Garcia had a very productive period of composition after his ordination. The death of the Chapel Master, Lopes Ferreira, in July 1797 led to the appointment of José Mauricio as his successor, we learn from Monteiro Neto, who adds that José Mauricio's membership in a Literary Society brought him into contact with a leader of the Brazilian struggle against Portuguese rule, and led him to add Brazilian popular music and folk music to his liturgical compositions.
Ensemble Turicum, based in Switzerland, has recorded music of José Mauricio Nunes Garcia, and has contributed this assessment of his career:
At the heart of the creation of Brazilian musical history, José Mauricio was considered by his contemporaries to be a peerless organist and an excellent improvisor. His first period of creativity, which ended with the arrival of the royal court from Portugal, was defined by a refined and elegant melody in the manner of Haydn and Mozart.
Events in Europe caused the Royal Family of Portugal to take refuge in Brazil in March, 1808, we learn from the Brazilian Website, and the Prince Regent Dom João brought with him leading members of the Portuguese Catholic Church. Some of them tried to have José Mauricio removed from his post because of his color. Musicians were summoned from Portugal to bring the Church music in Brazil into line with the standards of Dom João, Monteiro Neto tells us, and José Mauricio was told to concentrate on writing new works. He did so in great number.

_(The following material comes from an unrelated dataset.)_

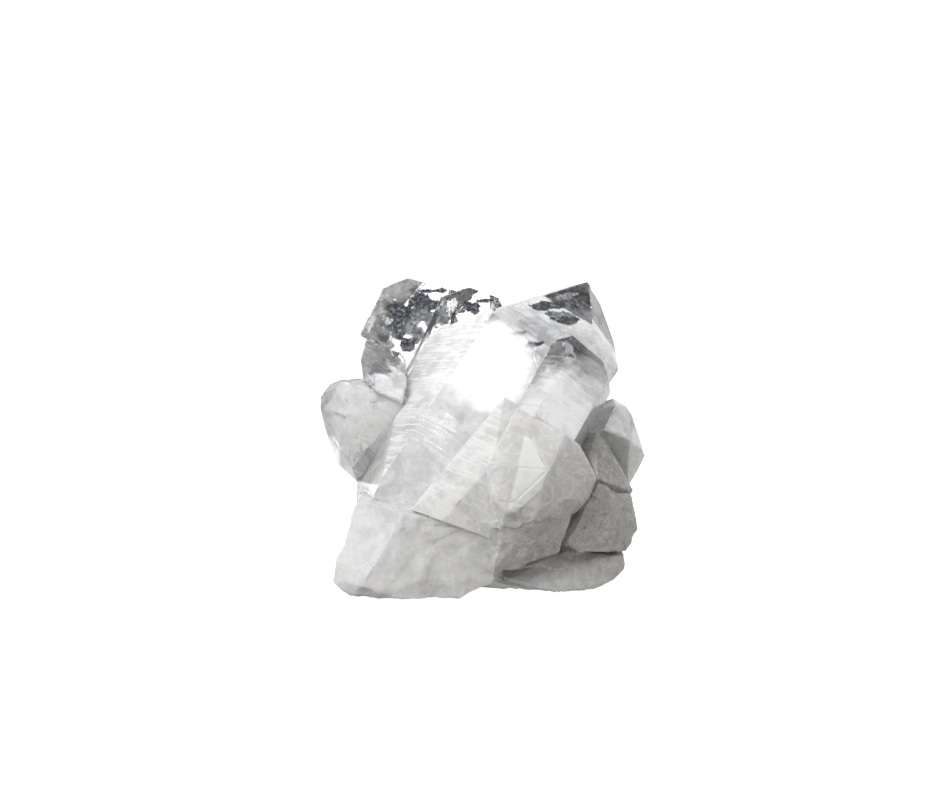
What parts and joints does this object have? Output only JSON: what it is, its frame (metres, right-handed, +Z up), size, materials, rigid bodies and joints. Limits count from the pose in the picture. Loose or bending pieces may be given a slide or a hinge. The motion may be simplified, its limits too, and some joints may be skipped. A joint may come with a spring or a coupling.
{
  "type": "quartz crystal cluster",
  "caption": "Natural cluster of clear to milky six-sided quartz crystals on a broken root, for display on a shelf or table.",
  "frame": {"origin": "middle of the bounding box's underside, on the level broken base", "axes": "+Z up, front towards -Y, +X to the right; the longest side is along X"},
  "size_m": [0.0912, 0.0846, 0.0825],
  "materials": {
    "quartz": "clear tips with polished flat faces, milky towards the root, matt shell-like fracture on the broken parts"
  },
  "bodies": {
    "root": {"quartz_cluster": "quartz"}
  },
  "joints": []
}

Among the works of 1808, the account continues, was the Missa Pastoril (CPM 108). It was recorded in 1998 by the Ensemble Turicum, whose website is: www.ensembleturicum.ch We learn from Monteiro Neto that both the Queen of Portugal and Vitória Maria da Cruz, José Mauricio's mother, died on the same day, March 20, 1816. Their deaths led him to compose the two works now considered his best masterpieces:
It is not known where Vitória Maria was buried. But the sorrow of her son would be revealed in his Missa de Requiem (CPM 185) - Requiem Mass and in the Ofício dos Defuntos (CPM 186), - Officium for the Dead, requested by the Ordem Terceira do Carmo to their funeral mass in the memory of the queen. These are regarded today as his two masterpieces.
On July 4th Fortunato Mazziotti was nominated master of the Royal Chapel. This nomination was a way to make clear to José Mauricio he would work no more for the Chapel.

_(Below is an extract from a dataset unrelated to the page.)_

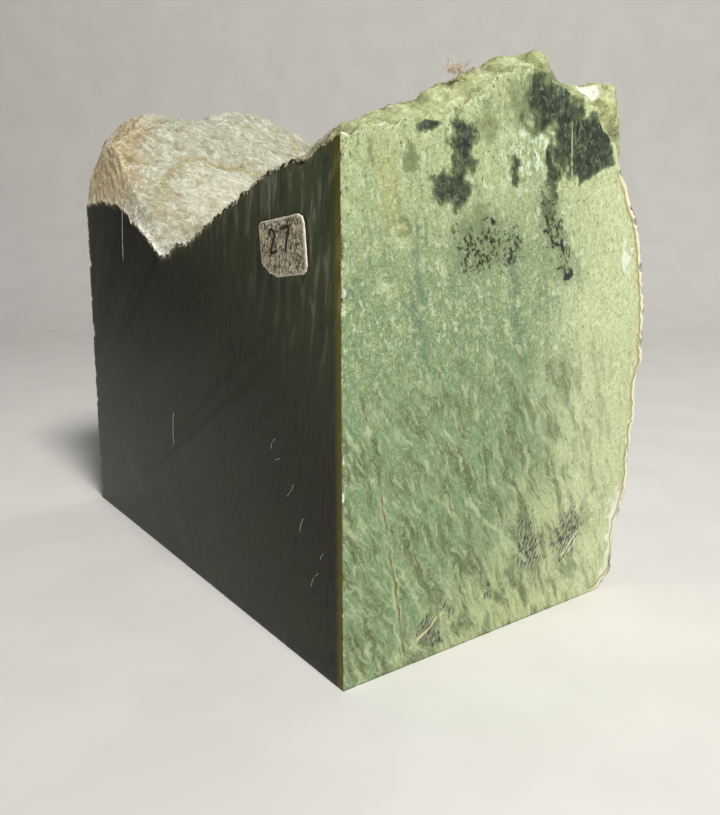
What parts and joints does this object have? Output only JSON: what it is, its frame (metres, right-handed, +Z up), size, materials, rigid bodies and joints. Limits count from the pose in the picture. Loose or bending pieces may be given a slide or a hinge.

Monteiro Neto tells us that a Royal wedding in 1817 included a group of 16 skilled musicians from Europe, giving José Mauricio the opportunity to compose 12 Divertimenti for the ceremony. The year 1817 was also when José Mauricio Nunes Garcia composed the first Brazilian opera, Le Due Gemelle (The Two Twins). His output in 1818 included, we are told by Monteiro Neto, a Novena (CPM 67), a Mass for the Feast of Our Lady of Carmel (CPM 110), a Qui Sedes and Quoniam (CPM 163) and three Motets, as well as a Mass for Feast of the Beheading of St. John the Baptist. We are further informed by Monteiro Neto that in December 1819 he conducted the first Brazilian performance of Mozart's Requiem (K 626).
The account of Monteiro Neto relates that the score of Le Due Gemelle was destroyed by fire in 1825, and that José Mauricio wrote his last work, St. Cecilia's Mass the following year. The Brazilian Webmaster says the wages of Church musicians had long been unpaid, due to financial problems, and a demand for payment was made in 1828 but was not successful. He reports that lack of money contributed to José Mauricio Nunes Garcia's loss of health, and reports that he died on April 18, 1830.